2.5 Large Investor ("Smart Money") Behavior Identification

  • Behavior Inference: Suspected distribution operations at the range high.
    1. 1. Accumulation Evidence: During the February-March oscillation, large investors likely accumulated at lower levels (64,000-68,000), evidenced by massive absorption after panic selling (e.g., Feb 25's 6.13% surge on high volume) and orderly collection during the consolidation.
    2. 2. Current Distribution Suspicion: Entering April, price rallied to the upper boundary of the previous congestion area (73,000-76,000). Smart money may be utilizing market optimism to distribute at these levels. Evidence includes: a) Price making new highs without sustained volume expansion, suggesting they are not committing more capital to push higher but may be selling into strength; b) Lack of significant volume contraction during minor pullbacks, indicating continuous supply (e.g., Apr 12's -2.35% drop with volume up 30.30% day-over-day is a "high-volume decline").
  • Answering the Core Question: The massive buyers at current levels are likely late-to-the-game retail investors chasing highs or some institutions, while the sellers are likely the smart money that completed accumulation at lower levels.
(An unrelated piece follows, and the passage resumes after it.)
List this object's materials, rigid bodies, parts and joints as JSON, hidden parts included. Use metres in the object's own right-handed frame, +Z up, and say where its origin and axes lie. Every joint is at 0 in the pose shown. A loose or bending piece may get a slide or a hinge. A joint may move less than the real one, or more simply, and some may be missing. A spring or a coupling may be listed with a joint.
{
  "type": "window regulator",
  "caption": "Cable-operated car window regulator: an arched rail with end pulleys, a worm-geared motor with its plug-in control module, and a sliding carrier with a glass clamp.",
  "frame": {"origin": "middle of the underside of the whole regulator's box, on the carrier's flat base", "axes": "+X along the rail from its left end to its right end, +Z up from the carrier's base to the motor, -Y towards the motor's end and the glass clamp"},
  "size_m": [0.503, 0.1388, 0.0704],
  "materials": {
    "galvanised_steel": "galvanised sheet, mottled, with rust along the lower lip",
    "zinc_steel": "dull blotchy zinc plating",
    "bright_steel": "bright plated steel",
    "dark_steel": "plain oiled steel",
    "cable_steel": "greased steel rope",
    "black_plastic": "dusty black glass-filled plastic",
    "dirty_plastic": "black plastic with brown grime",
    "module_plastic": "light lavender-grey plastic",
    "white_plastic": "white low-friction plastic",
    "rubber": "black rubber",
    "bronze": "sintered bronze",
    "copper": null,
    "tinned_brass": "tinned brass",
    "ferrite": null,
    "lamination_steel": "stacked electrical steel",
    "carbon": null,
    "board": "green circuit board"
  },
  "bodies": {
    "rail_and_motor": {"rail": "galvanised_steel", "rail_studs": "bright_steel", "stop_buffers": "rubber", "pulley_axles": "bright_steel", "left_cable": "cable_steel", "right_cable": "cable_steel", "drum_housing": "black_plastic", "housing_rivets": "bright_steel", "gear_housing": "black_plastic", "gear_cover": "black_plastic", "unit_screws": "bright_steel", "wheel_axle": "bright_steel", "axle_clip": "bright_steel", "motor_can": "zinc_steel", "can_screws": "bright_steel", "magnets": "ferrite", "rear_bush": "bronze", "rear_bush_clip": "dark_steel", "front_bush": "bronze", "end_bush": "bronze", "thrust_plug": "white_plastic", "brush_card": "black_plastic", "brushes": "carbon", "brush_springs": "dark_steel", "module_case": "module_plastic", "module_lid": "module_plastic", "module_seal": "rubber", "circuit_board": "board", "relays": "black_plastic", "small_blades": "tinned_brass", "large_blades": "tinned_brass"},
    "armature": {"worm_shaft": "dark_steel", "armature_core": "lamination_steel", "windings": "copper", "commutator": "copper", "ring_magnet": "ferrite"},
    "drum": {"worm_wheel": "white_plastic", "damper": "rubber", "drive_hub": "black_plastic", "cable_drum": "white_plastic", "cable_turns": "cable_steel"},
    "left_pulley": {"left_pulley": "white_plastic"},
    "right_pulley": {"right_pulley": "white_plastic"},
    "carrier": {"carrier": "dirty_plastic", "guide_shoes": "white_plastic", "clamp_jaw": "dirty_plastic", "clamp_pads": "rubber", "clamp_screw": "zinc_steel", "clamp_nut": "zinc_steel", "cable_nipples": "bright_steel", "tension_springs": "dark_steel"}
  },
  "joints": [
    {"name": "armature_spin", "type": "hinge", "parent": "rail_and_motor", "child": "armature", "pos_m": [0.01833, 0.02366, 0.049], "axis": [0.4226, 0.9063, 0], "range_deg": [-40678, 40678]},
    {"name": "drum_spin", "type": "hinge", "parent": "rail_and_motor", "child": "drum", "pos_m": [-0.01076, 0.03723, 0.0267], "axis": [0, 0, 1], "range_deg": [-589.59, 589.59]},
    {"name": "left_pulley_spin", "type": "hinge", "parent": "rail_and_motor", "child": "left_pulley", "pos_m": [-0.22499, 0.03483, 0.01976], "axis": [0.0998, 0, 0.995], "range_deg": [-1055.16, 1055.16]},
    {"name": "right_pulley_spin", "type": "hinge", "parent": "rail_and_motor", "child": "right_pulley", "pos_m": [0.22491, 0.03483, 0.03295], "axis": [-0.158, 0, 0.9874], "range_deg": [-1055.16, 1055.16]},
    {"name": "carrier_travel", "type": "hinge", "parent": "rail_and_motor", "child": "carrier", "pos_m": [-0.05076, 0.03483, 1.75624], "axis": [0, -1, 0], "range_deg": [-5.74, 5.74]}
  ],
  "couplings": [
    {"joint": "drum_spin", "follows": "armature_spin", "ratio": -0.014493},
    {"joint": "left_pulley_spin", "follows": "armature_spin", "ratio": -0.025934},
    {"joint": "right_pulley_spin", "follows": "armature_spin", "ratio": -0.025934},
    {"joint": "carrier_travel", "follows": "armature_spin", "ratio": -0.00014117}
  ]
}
The volume contraction indicates that genuine demand (large bullish capital) is beginning to hesitate and is unwilling to continue chasing at current prices.
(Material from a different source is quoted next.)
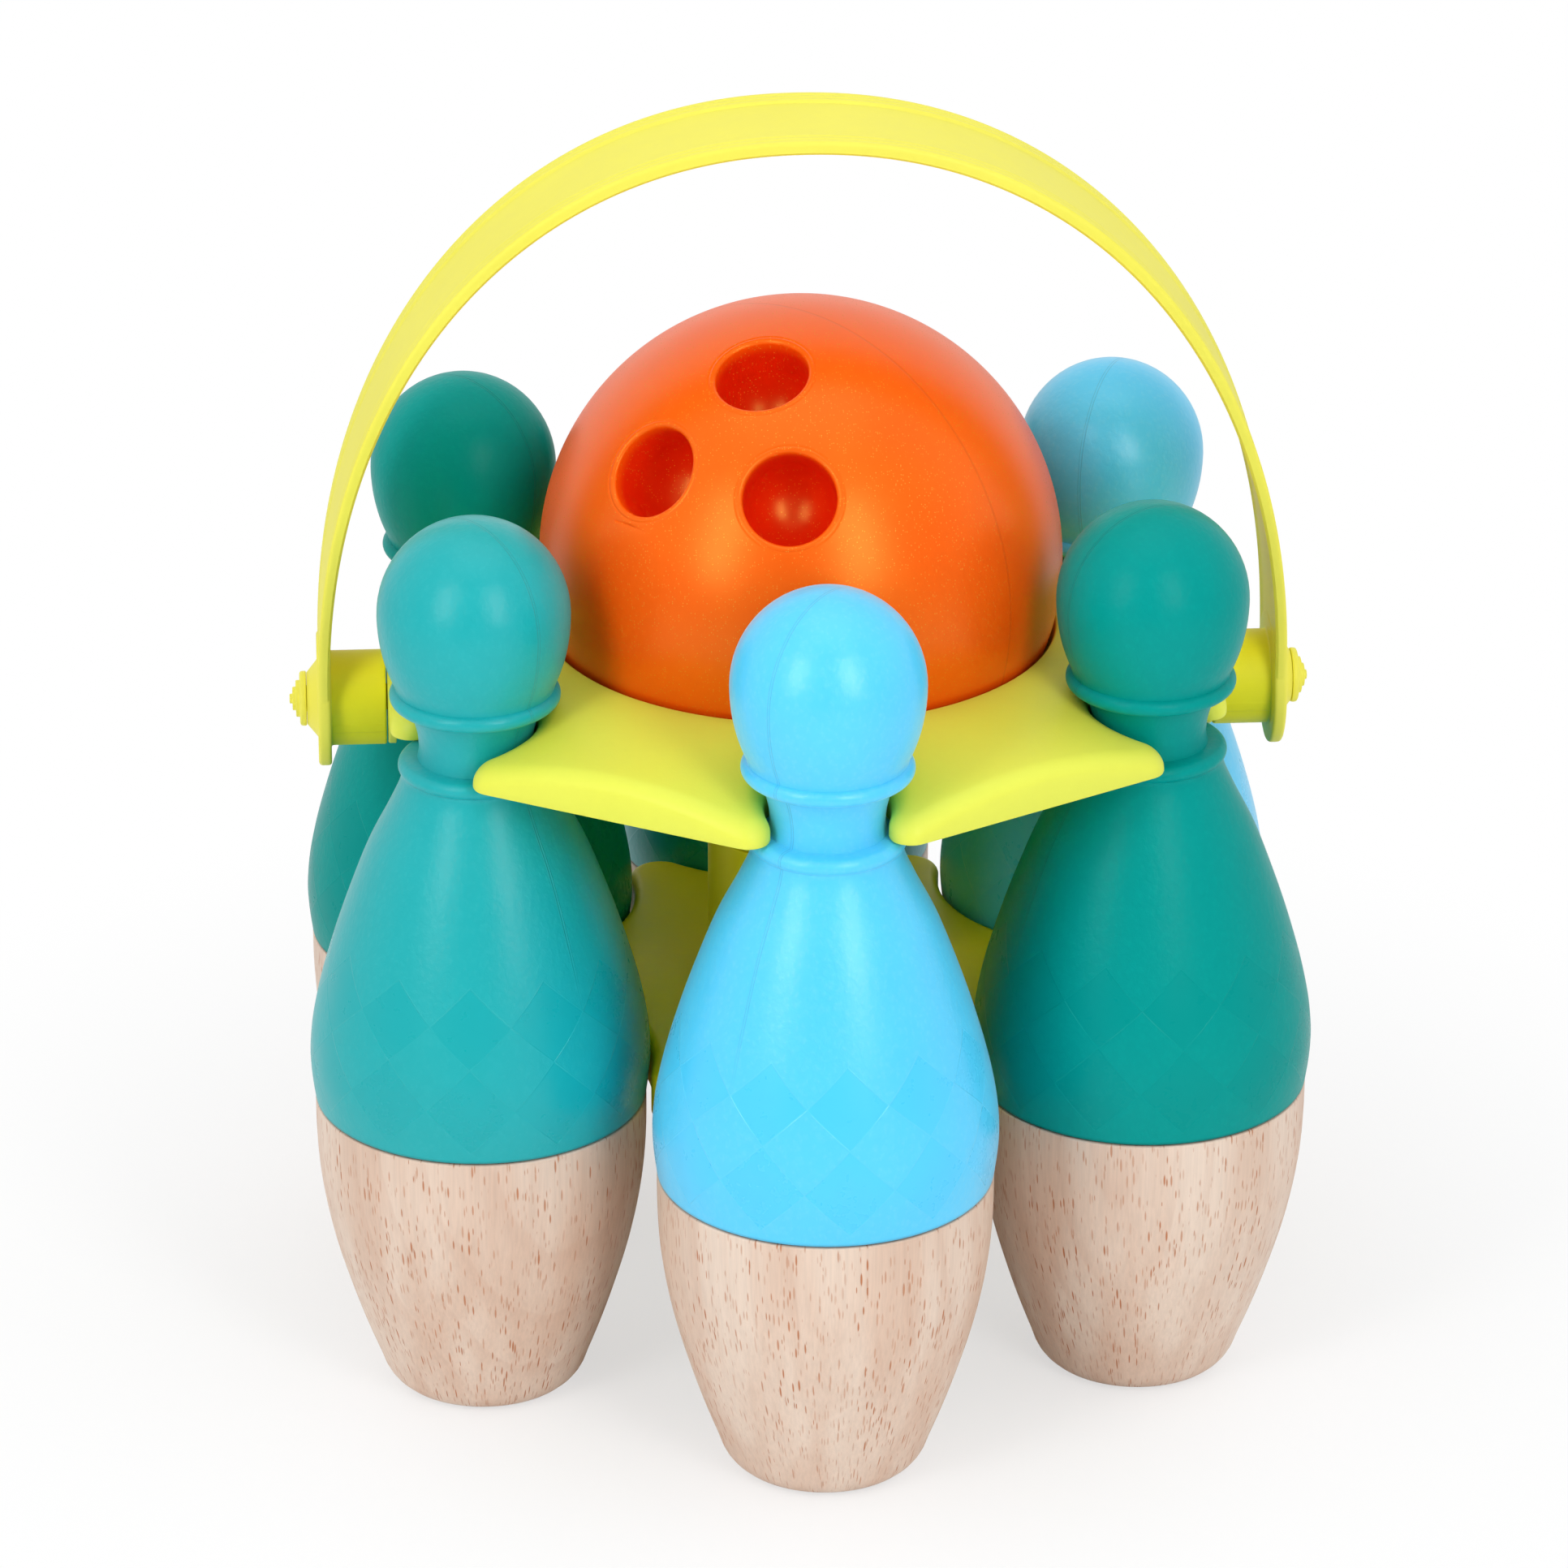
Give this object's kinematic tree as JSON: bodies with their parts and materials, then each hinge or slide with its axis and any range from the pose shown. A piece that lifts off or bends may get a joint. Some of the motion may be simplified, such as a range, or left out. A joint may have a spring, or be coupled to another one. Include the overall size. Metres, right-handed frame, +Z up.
{
  "type": "toy bowling set",
  "caption": "Toy bowling pins with wooden bases held by their necks in a notched hexagonal carrying tray, with a finger-hole ball in its cup and a swinging arched handle.",
  "frame": {"origin": "on the floor, on the carrier's axis, midway between the pins", "axes": "+Z up; +X along the handle's pivot line to the right of the pictured front; the front pin stands on -Y"},
  "size_m": [0.2424, 0.2606, 0.3],
  "materials": {
    "sky_plastic": "sky blue blow-moulded plastic, fine leather grain with smooth diamonds",
    "teal_plastic": "teal blow-moulded plastic, fine leather grain with smooth diamonds",
    "green_plastic": "sea green blow-moulded plastic, fine leather grain with smooth diamonds",
    "turned_wood": "pale close-grained wood, turned and sealed, satin",
    "lime_plastic": "lime moulded plastic, satin",
    "orange_plastic": "orange pearl plastic with fine glitter",
    "steel": "zinc plated"
  },
  "bodies": {
    "carrier": {"tray": "lime_plastic", "cup": "lime_plastic", "lower_plate": "lime_plastic", "column": "lime_plastic", "left_pivot": "lime_plastic", "right_pivot": "lime_plastic", "screw_1": "steel", "screw_2": "steel", "screw_3": "steel"},
    "pin_1": {"pin_1_shell": "sky_plastic", "pin_1_head": "sky_plastic", "pin_1_base": "turned_wood"},
    "pin_2": {"pin_2_shell": "green_plastic", "pin_2_head": "green_plastic", "pin_2_base": "turned_wood"},
    "pin_3": {"pin_3_shell": "sky_plastic", "pin_3_head": "sky_plastic", "pin_3_base": "turned_wood"},
    "pin_4": {"pin_4_shell": "teal_plastic", "pin_4_head": "teal_plastic", "pin_4_base": "turned_wood"},
    "pin_5": {"pin_5_shell": "green_plastic", "pin_5_head": "green_plastic", "pin_5_base": "turned_wood"},
    "pin_6": {"pin_6_shell": "teal_plastic", "pin_6_head": "teal_plastic", "pin_6_base": "turned_wood"},
    "ball": {"ball": "orange_plastic"},
    "handle": {"handle": "lime_plastic"}
  },
  "joints": [
    {"name": "pin_1_pull", "type": "slide", "parent": "carrier", "child": "pin_1", "axis": [0, -1, 0], "range_m": [0, 0.085]},
    {"name": "pin_2_pull", "type": "slide", "parent": "carrier", "child": "pin_2", "axis": [0.866, -0.5, 0], "range_m": [0, 0.085]},
    {"name": "pin_3_pull", "type": "slide", "parent": "carrier", "child": "pin_3", "axis": [0.866, 0.5, 0], "range_m": [0, 0.085]},
    {"name": "pin_4_pull", "type": "slide", "parent": "carrier", "child": "pin_4", "axis": [0, 1, 0], "range_m": [0, 0.085]},
    {"name": "pin_5_pull", "type": "slide", "parent": "carrier", "child": "pin_5", "axis": [-0.866, 0.5, 0], "range_m": [0, 0.085]},
    {"name": "pin_6_pull", "type": "slide", "parent": "carrier", "child": "pin_6", "axis": [-0.866, -0.5, 0], "range_m": [0, 0.085]},
    {"name": "ball_lift", "type": "slide", "parent": "carrier", "child": "ball", "axis": [0, 0, 1], "range_m": [0, 0.04]},
    {"name": "handle_swing", "type": "hinge", "parent": "carrier", "child": "handle", "pos_m": [0, 0, 0.157], "axis": [1, 0, 0], "range_deg": [-90, 90]}
  ]
}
2.6 Support/Resistance Level Analysis and Trading Signals

  • Key Support:
    • Primary Support: MA_60D/MA_20D/MA_30D Convergence Zone (68,900 - 69,900). This is the mid-term bull-bear demarcation line. A high-volume breakdown below this zone would signal the end of this rally and a resumption of the downtrend.
    • Secondary Support: Lower Boundary of the March Trading Range (66,000 - 67,000).
  • Key Resistance:
    • Primary Resistance: Recent High & Congestion Area (73,434 - 76,000). The Apr 10 high constitutes immediate resistance.
    • Ultimate Resistance: Initial Decline Zone from Late Jan/Early Feb (78,000 - 84,000).
  • Comprehensive Wyckoff Trading Signal: Cautiously Bearish/Watchful.
    • Signal Nature: Potential bearish reversal signal (requires confirmation).
    • Logic: Following accumulation and a rally, the market is exhibiting "Effort vs. Result" and "Demand Exhaustion" volume-price divergence characteristics within a supply zone (previous congestion area), fitting the initial judgment of a Distribution phase.
  • Operational Recommendations:
    • Aggressive Strategy (Short): Consider a small test short position if price retests the 73,000-73,500 area and shows stalling signals (e.g., long upper wick, poor volume). Initial stop-loss should be placed above 74,500. Target the primary support zone at 69,000.
    • Conservative Strategy (Watch): Wait for the market to choose a direction. If price breaks below the 69,000 support zone on high volume, it could be viewed as a signal of distribution completion and downtrend resumption, allowing for entry into a short position.
    • Long Strategy: Establishing new long positions is not advised under the current divergence. Existing long holders should increase vigilance and can move stop-losses up to below 69,000 to protect profits.
  • Future Validation Points:
    • Bearish Validation: If over the next 1-2 trading days, price fails to effectively break and hold above 73,500, and subsequently sees a high-volume bearish candle (e.g., decline > -3%, volume above average) breaking below 71,000, it would strengthen the bearish view.
    • Bullish Invalidation: If price, after three consecutive days of narrow-range, low-volume consolidation at current levels, suddenly breaks above 74,000 with massive volume (VOLUME_AVG_30D_RATIO >1.5), the current divergence might merely be a "shakeout" within an ongoing uptrend, requiring a reassessment towards a bullish stance.

Disclaimer: This report is derived entirely from quantitative analysis based on the provided historical data and Wyckoff principles, and does not constitute any investment advice. Financial markets carry significant risks. Investors should make independent judgments and decisions cautiously based on their own circumstances.